Le secrétaire général de l’ONU a tout simplement dit non au souverain marocain quant à un éventuel retrait de confiance de son représentant personnel au cours d’une conversation téléphonique à l’occasion de la fête de l’Aïd El Fitr.
Il a «réaffirmé que son émissaire personnel et son nouveau représentant spécial (pour le Sahara occidental) rempliraient leurs mandats respectifs, en faisant avancer le processus de négociations, en s’efforçant d’améliorer encore les relations algéro-marocaines et en supervisant les activités de maintien de la paix dans la région, conformément aux résolutions de l’ONU», avait souligné un communiqué de l’ONU.
Les rapports de la fondation Robert Kennedy sur les droits de l’homme, du département américain et celui tout récent rendu public par le rapporteur spécial de l’ONU sur la torture fragilisent la position marocaine et crédibilisent davantage le dossier présenté par le Secrétaire général de l’ONU devant le Conseil de sécurité qui a provoqué l’ire du Makhzen.
L’envoyé spécial des Nations unies pour le Sahara occidental avait remis un rapport, mentionnant l’extraction d’aveux de Sahraouis, sous la torture, par les forces marocaines et qui mettait en exergue les difficultés rencontrées par la Mission des Nations unies pour l’organisation d’un référendum au Sahara occidental.
«J’ai présenté dans mon rapport une série de défis qui démontrent que la Minurso n’est ni dans la capacité d’exercer pleinement ses fonctions de surveillance de maintien de la paix et d’observation ni ne disposer de toute l’autorité pour contrecarrer l’effritement de son rôle…», avait écrit Christopher Ross dans un document examiné par le Conseil de sécurité, le 17 avril 2012.
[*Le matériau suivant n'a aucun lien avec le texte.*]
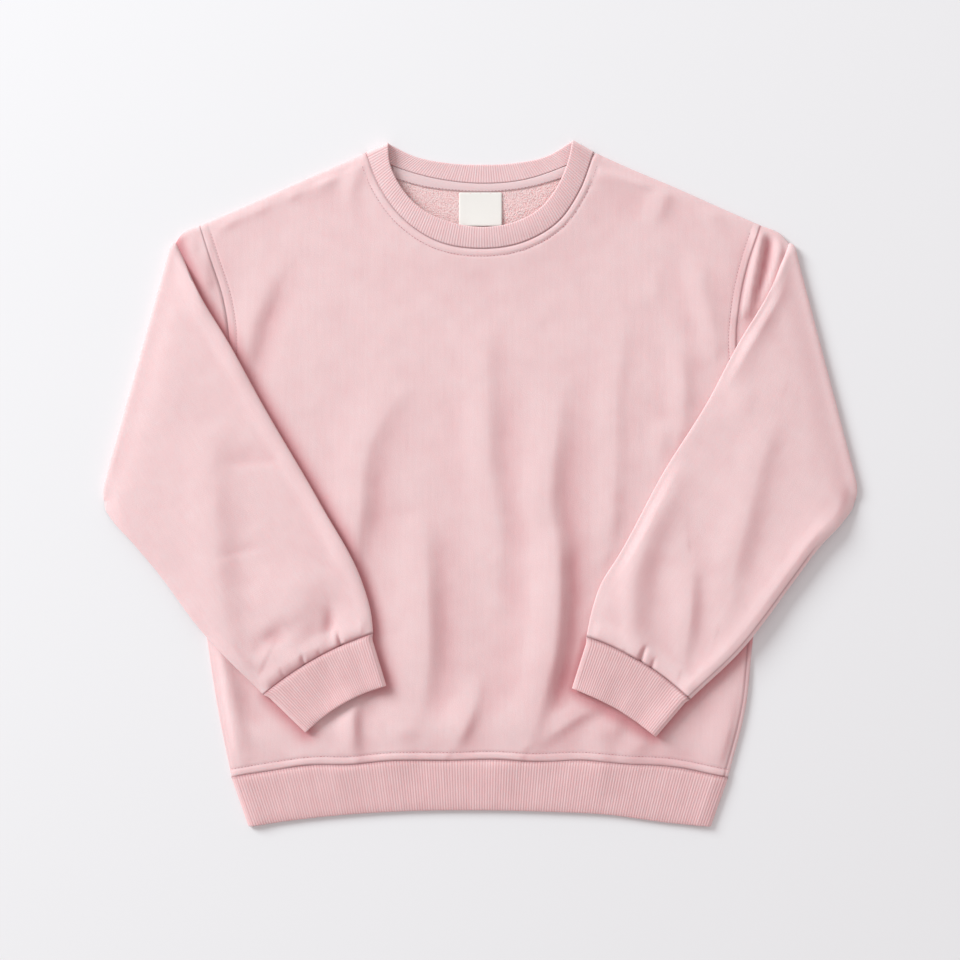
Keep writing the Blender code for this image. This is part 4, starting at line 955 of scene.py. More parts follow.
@dataclass(frozen=True)
class Ring:
    """How a flat tube is sampled round, from its first edge: over the front, then back behind."""

    layer: np.ndarray
    place: np.ndarray
    value: np.ndarray
    margin: float

    @classmethod
    def around(cls, front: np.ndarray, back: np.ndarray, steps: tuple[float, ...]) -> "Ring":
        """Columns at `steps` from both edges, and at these shares between them on each layer."""
        edge, out = np.zeros(1), np.array(steps)
        parts = (
            (0, Place.START, edge), (1, Place.START, out),
            (1, Place.MIDDLE, front), (1, Place.END, out[::-1]),
            (0, Place.END, edge), (-1, Place.END, out),
            (-1, Place.MIDDLE, back[::-1]), (-1, Place.START, out[::-1]),
        )
        layer = np.concatenate([np.full(len(values), layer, float) for layer, _, values in parts])
        place = np.concatenate([np.full(len(values), place.value) for _, place, values in parts])
        return cls(layer, place, np.concatenate([values for _, _, values in parts]), steps[-1])

    def shares(self, start_slope: np.ndarray, end_slope: np.ndarray) -> np.ndarray:
        """Share across each ring of each column, from how fast distance grows from either edge."""
        start, end = np.asarray(start_slope)[:, None], np.asarray(end_slope)[:, None]
        first, last = self.margin / start, 1 - self.margin / end
        middle = first + self.value * (last - first)
        near_start = self.place == Place.START.value
        near_end = self.place == Place.END.value
        return np.where(near_start, self.value / start, np.where(near_end, 1 - self.value / end, middle))

    def on(self, layer: int) -> np.ndarray:
        """Which columns lie on a layer between the rolls."""
        return (self.layer == layer) & (self.place == Place.MIDDLE.value)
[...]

Des remarques confirmées par des délégations ou des personnalités qui se sont rendues au Maroc et dans les territoires occupés du Sahara occidental. Elles attestent de l’objectivité du représentant personnel de Ban ki-moon.
Le document de onze pages présenté par la délégation de la fondation Robert Kennedy pour la Justice et les droits de l’homme (RFK Center), qui a séjourné dans les camps de réfugiés sahraouis et les territoires occupés du Sahara occidental, entre le 25 et le 31 août a fait état de cas de disparitions, de torture, de détentions arbitraires, de brutalités des forces policières, de menaces, d’intimidation et d’exécutions extrajudiciaires émanant d’ organisations de la société civile et de personnes rencontrées dans plusieurs villes du Sahara occidental (El-Ayoun, Dakhla et Smara…).
Le dernier en date présenté au Conseil de sécurité par le rapporteur spécial de l’ONU (sur la torture) a confirmé l’emploi de techniques de torture par le Maroc. «Chaque fois qu’il est question de sécurité nationale, il y a une tendance à utiliser la torture dans les interrogatoires.
Il est difficile de dire si c’est très répandu ou si c’est systématique, mais cela arrive assez souvent pour que le gouvernement marocain ne puisse l’ignorer», a déclaré le 23 octobre à la presse Juan Mendez qui s’est rendu au Maroc et au Sahara occidental entre les 15 et 22 septembre 2012…
Le pouvoir marocain osera-t-il enfin se regarder dans la glace? Attendons pour voir. Ce qui est sûr, c’est qu’il a plié dans le bras de fer qui l’a opposé au SG de l’ONU. Christopher Ross est revenu par la grande porte.